Gobernantes que imponen sus ideas
P. Fernando Pascual
1–1–2017
Un gobernante tiene siempre ideas que sirven de base para su trabajo. Si las ideas son buenas,
promoverán el bien general de la gente. Si son malas, provocarán daños más o menos graves.
Es imposible que un gobernante deje de lado sus ideas. Si fue honesto, las habrá presentado en el
programa electoral. La gente le votó en vistas a ese programa: el gobernante elegido tiene el deber de
respetarlo.
Los problemas empiezan cuando el gobernante no se limita a poner en marcha sus ideas, sino que
además busca imponerlas a todos. Eso ocurre cuando implementa mecanismos concretos para que sus
ideas sean enseñadas de modos más o menos agresivos a la gente, y para acallar a los que piensan de
otra manera.
Por ejemplo, si busca leyes o medidas administrativas contra los que sostienen ideas diferentes y a
favor de quienes apoyan las suyas (aunque sean la mayoría). O si concede subvenciones a los medios
afines al gobierno, mientras busca medidas que limiten o incluso silencien a los opositores.
Esos métodos muestran una actitud claramente totalitaria. En primer lugar, porque los gobernantes
usan cargos públicos para promover agendas de grupo. En segundo lugar, porque dañan o incluso
penalizan la sana pluralidad que caracteriza a las sociedades libres.
La tentación del poder daña a muchos, pero con un poco de sentido de justicia y una correcta visión de
lo que significa gobernar se pueden evitar este tipo de actitudes. Porque un gobernante necesita
recordar que el poder está orientado al bien común, no al servicio de las propias preferencias
ideológicas en contra del legítimo pluralismo.

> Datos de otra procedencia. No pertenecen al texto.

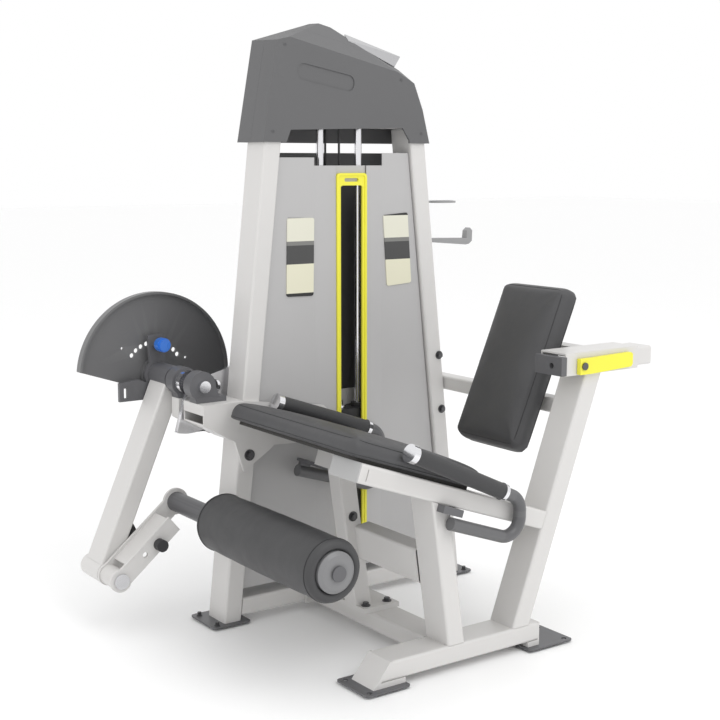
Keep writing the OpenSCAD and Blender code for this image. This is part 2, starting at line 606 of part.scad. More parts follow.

En un mundo donde grupos de poder buscan silenciar a quienes defienden sus ideas, hace falta
denunciar sus actuaciones totalitarias y promover ámbitos de libertad y de justicia. Entonces todas las
ideas podrán ser expresadas y promovidas libremente, en el respeto de las exigencias del bien común y
en vistas a una mejor comprensión de la realidad en la que vivimos.